**Instructions for the task:** Locate the string "part" in the records below. Copy every line where it occurs.

**Exercise material:**
'''

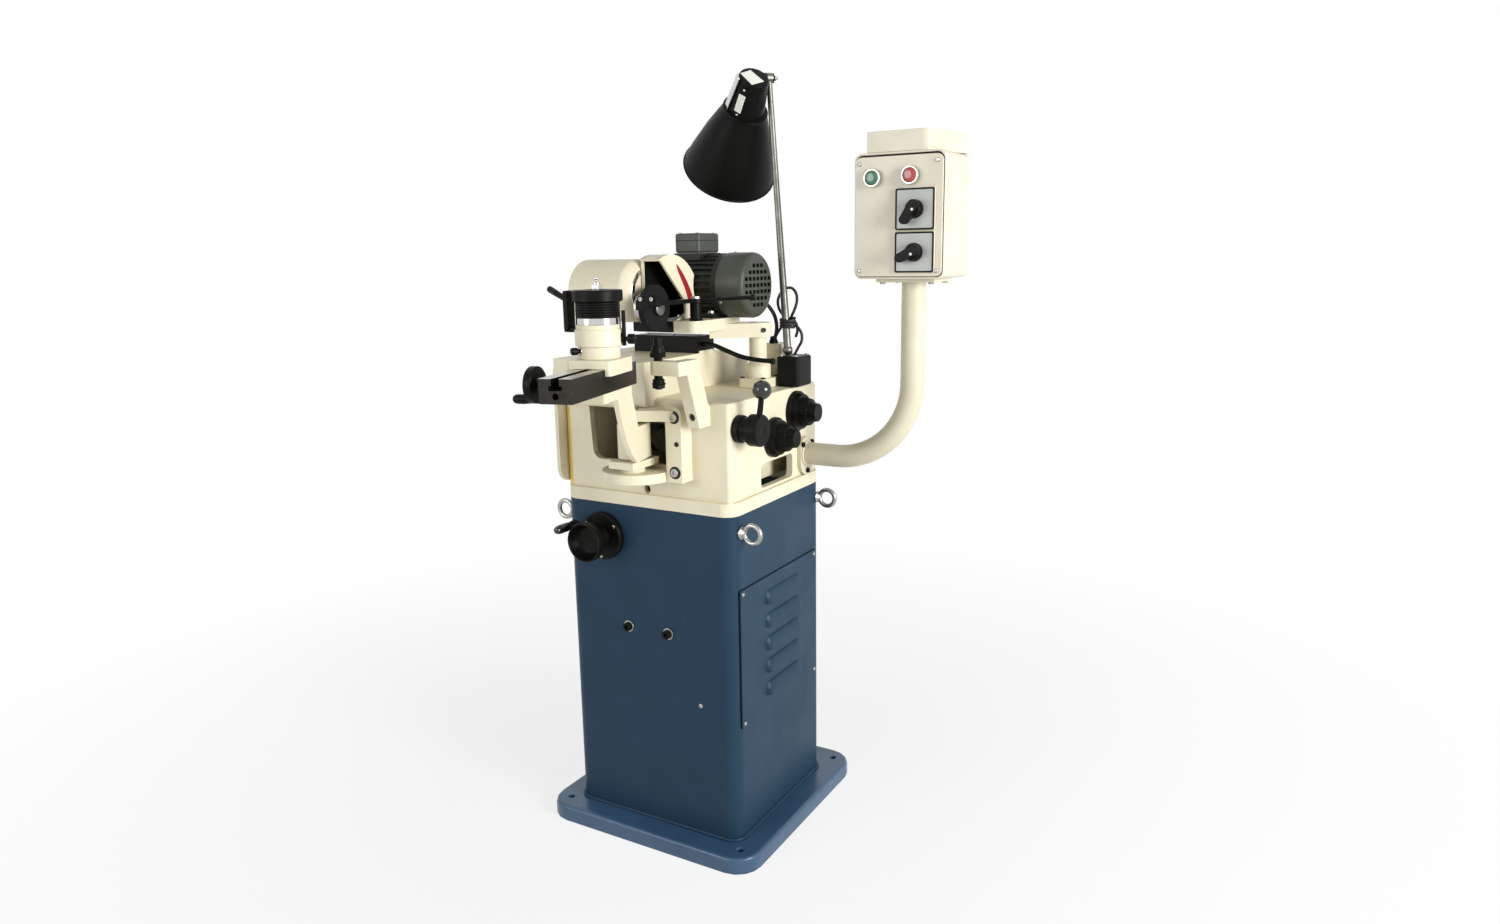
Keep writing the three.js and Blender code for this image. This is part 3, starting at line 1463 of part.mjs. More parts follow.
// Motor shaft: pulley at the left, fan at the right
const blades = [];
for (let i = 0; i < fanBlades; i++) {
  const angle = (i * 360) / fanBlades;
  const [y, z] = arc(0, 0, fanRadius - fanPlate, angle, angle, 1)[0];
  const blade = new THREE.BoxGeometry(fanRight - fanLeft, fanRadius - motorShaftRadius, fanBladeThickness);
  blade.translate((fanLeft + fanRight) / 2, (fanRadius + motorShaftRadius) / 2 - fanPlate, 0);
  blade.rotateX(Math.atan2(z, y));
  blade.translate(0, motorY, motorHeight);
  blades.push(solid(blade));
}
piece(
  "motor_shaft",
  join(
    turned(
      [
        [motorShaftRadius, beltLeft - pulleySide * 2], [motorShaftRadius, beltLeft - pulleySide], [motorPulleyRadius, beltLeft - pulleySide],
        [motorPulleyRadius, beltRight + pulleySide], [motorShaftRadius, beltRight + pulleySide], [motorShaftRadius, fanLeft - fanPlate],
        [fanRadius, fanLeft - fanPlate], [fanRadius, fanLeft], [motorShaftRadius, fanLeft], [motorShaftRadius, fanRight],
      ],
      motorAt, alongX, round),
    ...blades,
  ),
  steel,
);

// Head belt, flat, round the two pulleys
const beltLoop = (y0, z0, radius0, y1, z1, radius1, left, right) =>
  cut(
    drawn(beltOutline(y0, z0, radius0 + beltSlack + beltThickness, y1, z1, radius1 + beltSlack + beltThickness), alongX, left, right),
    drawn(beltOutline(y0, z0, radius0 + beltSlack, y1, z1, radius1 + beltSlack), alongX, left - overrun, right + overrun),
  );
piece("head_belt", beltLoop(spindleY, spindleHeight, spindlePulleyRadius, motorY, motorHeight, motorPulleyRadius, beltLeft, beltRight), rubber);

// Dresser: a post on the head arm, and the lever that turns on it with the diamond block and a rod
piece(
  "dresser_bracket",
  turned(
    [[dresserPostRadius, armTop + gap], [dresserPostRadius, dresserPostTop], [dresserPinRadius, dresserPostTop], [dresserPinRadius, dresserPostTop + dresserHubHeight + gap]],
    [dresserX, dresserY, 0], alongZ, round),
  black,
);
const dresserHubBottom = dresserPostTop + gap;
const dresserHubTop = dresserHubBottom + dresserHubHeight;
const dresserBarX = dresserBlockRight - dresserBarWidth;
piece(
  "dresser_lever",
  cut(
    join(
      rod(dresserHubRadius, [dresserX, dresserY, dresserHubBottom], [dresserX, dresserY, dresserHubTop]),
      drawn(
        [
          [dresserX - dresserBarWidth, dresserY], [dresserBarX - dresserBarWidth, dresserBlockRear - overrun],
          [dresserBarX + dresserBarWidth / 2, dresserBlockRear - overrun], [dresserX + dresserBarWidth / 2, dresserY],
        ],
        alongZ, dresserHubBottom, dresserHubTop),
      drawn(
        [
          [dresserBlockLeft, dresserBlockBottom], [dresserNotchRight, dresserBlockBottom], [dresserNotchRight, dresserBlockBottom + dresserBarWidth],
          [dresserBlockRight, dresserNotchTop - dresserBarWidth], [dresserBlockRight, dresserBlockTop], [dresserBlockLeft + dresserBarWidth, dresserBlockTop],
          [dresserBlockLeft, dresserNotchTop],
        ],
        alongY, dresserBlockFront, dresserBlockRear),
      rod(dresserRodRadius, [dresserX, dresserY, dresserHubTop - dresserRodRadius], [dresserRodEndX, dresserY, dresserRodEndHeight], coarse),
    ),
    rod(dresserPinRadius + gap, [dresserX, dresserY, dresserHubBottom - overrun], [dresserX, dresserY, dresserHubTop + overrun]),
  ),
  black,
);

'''
'''

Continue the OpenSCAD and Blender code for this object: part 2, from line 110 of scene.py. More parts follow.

'''

**Expected output:**
Keep writing the three.js and Blender code for this image. This is part 3, starting at line 1463 of part.mjs. More parts follow.
Continue the OpenSCAD and Blender code for this object: part 2, from line 110 of scene.py. More parts follow.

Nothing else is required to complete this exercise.